Você escreve um pouco todos os dias ou em períodos concentrados? Você tem uma meta de escrita diária?
Acabo por escrever quase todos os dias. Mas não é algo previsto ou programado. Não há nenhuma meta diária. Mas acontece que tenho sempre muitos pedidos de coisas para escrever, e mesmo sem inspiração, acabo por ter de cumprir prazos. O trabalhador intelectual nas minhas áreas humanísticas é servo de muitos senhores, e com agenda muito apertada de escritos, palestras, etc. Umberto Eco lembrava que as pessoas em geral não levam a sério estes tipos de trabalhos, e no fundo acham que é tudo diletantismo de ociosos, que sempre arranjam tempo para mais coisas… Por isso, também, 99% desses trabalhos não são remunerados. Mesmo que tenhamos que gastar mundos e fundos a comprar livros para nos documentarmos, ou a viajar para consultar obras raras, por exemplo…
Como é o seu processo de escrita? Uma vez que você compilou notas suficientes, é difícil começar? Como você se move da pesquisa para a escrita?
São comigo coisas mais ou menos simultâneas. Nunca as notas são suficientes. Vai-se, por vezes, improvisando alguns textos que deveriam ser reescritos no futuro. Mas acabo por usá-los quase como saíram da pena, de um jato, ainda em estado provisório, teoricamente provisório. E depois vão-se juntando mais coisas. Tenho, felizmente (fui construindo-os ao longo de todos estes anos), dois enormes ficheiros, um informatizado e outro em fichas de cartolina, que me são de uma utilidade inestimável.
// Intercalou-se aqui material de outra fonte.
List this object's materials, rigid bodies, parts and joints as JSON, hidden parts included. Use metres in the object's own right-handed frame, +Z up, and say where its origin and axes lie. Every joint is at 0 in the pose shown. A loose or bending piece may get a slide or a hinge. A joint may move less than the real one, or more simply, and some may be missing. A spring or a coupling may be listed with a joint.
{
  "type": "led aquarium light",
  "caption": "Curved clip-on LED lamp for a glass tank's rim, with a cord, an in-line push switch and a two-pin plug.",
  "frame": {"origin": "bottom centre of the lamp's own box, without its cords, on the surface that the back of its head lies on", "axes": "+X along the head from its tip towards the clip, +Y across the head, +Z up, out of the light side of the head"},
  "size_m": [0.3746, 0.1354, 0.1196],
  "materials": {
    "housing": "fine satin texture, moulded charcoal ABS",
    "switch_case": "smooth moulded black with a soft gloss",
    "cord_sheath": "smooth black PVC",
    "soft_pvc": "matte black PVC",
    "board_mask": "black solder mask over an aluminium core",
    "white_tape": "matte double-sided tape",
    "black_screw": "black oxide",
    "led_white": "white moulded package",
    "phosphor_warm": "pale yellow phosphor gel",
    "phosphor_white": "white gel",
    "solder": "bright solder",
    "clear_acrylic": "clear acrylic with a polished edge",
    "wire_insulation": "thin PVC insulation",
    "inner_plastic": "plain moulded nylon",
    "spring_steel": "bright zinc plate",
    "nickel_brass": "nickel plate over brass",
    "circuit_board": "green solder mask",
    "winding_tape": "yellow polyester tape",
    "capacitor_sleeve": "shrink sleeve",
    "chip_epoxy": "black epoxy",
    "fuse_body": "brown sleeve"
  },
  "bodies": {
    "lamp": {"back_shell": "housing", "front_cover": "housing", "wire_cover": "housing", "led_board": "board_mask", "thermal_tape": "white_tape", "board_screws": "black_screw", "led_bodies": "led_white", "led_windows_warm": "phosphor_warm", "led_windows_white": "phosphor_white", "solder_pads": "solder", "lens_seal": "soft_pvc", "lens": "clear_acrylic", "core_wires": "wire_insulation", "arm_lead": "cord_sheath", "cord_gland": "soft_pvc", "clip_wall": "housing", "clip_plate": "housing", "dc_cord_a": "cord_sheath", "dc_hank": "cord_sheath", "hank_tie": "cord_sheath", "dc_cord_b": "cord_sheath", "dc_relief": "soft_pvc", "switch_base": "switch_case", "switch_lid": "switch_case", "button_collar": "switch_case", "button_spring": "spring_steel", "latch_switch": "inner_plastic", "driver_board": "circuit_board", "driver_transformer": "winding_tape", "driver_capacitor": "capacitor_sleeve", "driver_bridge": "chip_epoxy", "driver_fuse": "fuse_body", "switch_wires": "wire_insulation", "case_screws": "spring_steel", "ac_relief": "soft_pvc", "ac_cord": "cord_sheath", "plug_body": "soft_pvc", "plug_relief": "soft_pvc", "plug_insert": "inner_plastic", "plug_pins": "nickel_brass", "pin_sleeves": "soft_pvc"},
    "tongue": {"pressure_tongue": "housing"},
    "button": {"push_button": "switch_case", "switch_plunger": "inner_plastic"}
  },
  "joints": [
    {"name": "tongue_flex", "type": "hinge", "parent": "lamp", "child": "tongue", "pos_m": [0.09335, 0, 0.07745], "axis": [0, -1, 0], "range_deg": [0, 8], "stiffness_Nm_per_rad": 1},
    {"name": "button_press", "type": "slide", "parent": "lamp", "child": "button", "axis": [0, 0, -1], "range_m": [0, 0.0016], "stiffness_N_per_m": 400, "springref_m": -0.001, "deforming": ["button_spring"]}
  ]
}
A falta de tempo e de tranquilidade (porque se pesquisa e escreve ao mesmo tempo que se leciona, e se gerem mil corveias burocráticas e afins) obrigam a que tudo seja um tanto prematuro. Mas c’est la vie… Não se pode aspirar a nenhuma perfeição se se quer fazer as coisas nesta sociedade apressada e coisificadora, produtivista. Veja-se tantos génios parados diante do papel branco, que não conseguem fazer as suas teses… Não sei se o futuro os poupará, a menos que sejam abastados. Claro que o inverso também é um preço a pagar: também temos quem escreva coisas que não lembram ao diabo, da pior qualidade. E não há muito quem seja capaz de ver a diferença… Entre a pura mistificação, tão em voga, e o não fazer nada por estar a meditar e a ler mais bibliografia, ou meramente a apurar o estilo, há que ousar ir escrevendo, como é possível. Com rigor, com audácia, com profissionalismo…
Como você lida com as travas da escrita, como a procrastinação, o medo de não corresponder às expectativas e a ansiedade de trabalhar em projetos longos?
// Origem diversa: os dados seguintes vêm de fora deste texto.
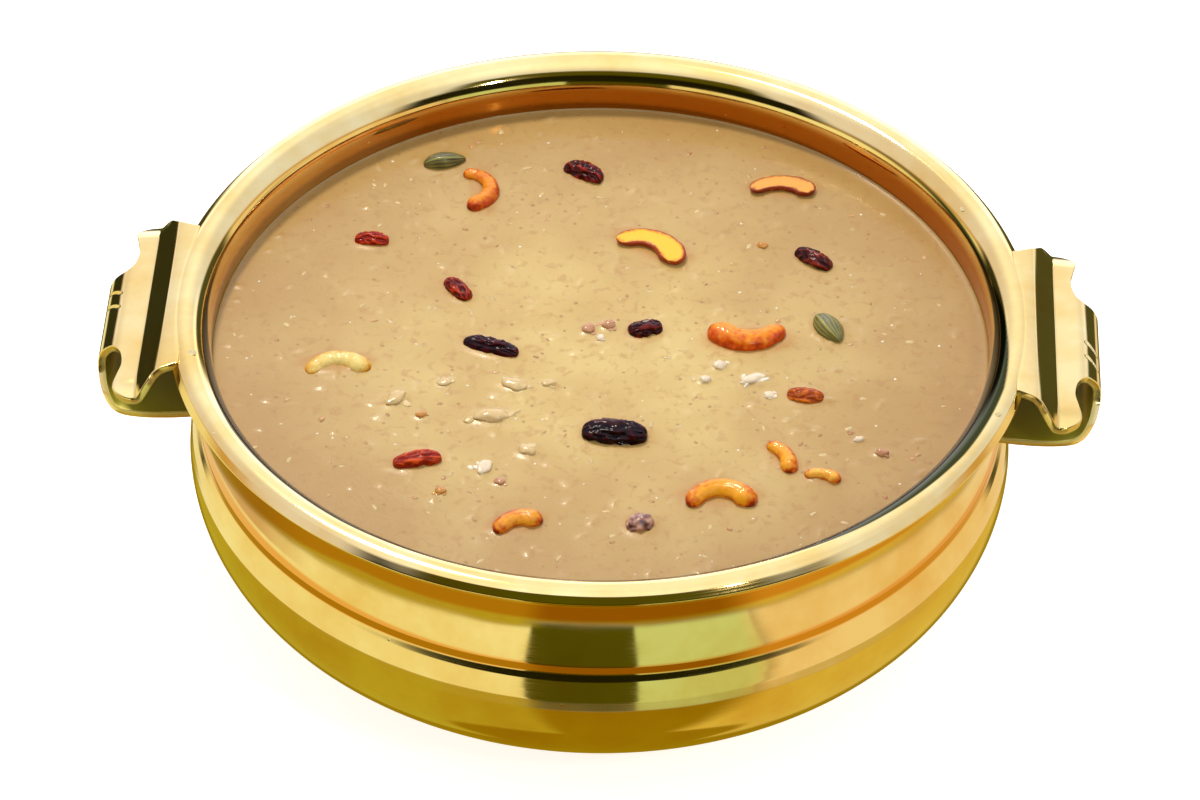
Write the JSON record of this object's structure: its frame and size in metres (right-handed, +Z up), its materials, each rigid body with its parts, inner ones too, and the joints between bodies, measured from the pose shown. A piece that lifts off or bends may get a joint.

Não me posso dar a esses luxos. Nunca pude. Com respeito por quem tem dessas dificuldades, eu sou um trabalhador que tem de encarar os desafios, sempre. E apresentar resultados, sempre. Decidi isso no meu exame oral da 4.ª série da instrução primária. Pensei que não podia dar-me ao luxo sequer do nervosismo em exames. Faz-se o melhor que se pode, o melhor mesmo, concorre-se o mais cedo que se pode aos lugares que abrem. E sempre. Os outros que nos julguem. E há quem goste muito e quem odeie, claro. Por razões objetivas e subjetivas, depende. Como em tudo.
Quantas vezes você revisa seus textos antes de sentir que eles estão prontos? Você mostra seus trabalhos para outras pessoas antes de publicá-los?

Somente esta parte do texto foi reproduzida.